Crowley, who read a draft of Newman’s thesis, said it is to Maine’s and the Maritime’s advantage to aggressively pursue the regional trade coalition.
“I think the question is, is the status quo sustainable?” Crowley said.
Newman said he is ready for the criticism — or the compliments — which may be directed at him for his ideas. But what he said he wants more than accolades or barbs is productive analysis and measurable results.
He also wants people in Maine to start demanding more of those who lead them, and to ask direct questions that get answers and not politico speak.
Too many politicians, Newman said, recite the usual phrases — “‘I’m for fill-in-the-blank. I’ll fight for small business, for education.’ Duh! These things should be like breathing to us.”
That observation comes less than a month before Election Day, and Newman said he wants to shake up the way politicians think and act.
“We must recognize that in order to create a state and a people better positioned to weather the roiling waters of a globalized economy, we need to break down our preconceptions of what works and what doesn’t, what will and what won’t succeed,” Newman writes in his thesis.

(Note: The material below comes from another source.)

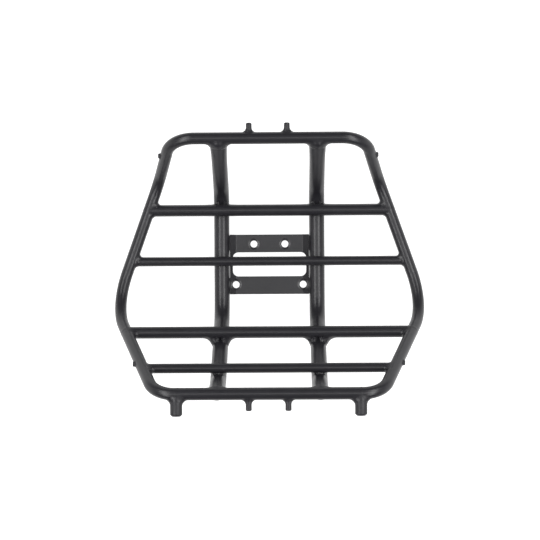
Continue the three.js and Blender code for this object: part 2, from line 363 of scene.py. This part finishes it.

It’s not up to any one group to make the changes, and its not any one group that is to blame for Mainers feeling uneasy, he said.
“We have to be careful not to point fingers at anybody,” Newman said. “It’s a larger issue than what anybody has or hasn’t done.”
Only 10 copies of Newman’s thesis were printed before Wednesday’s release on the Internet. Gov. Angus King was among the recipients of the document. Spokesman John Ripley said King has not read Newman’s thesis.
Others who discussed the paper with Newman include Connors; Crowley; former Gov. Ken Curtis, who helped Newman set up his new business; and Tim Woodcock, a lawyer and former mayor of Bangor.
Newman is not unfamiliar with Maine’s economic development policies. He was part of that development as MITC’s director and as the state’s first director of International Trade.
If his ideas in his Atlantica thesis are implemented, Newman’s business consultancy group has a chance to profit.
“My business will do well if the economy does well,” Newman said.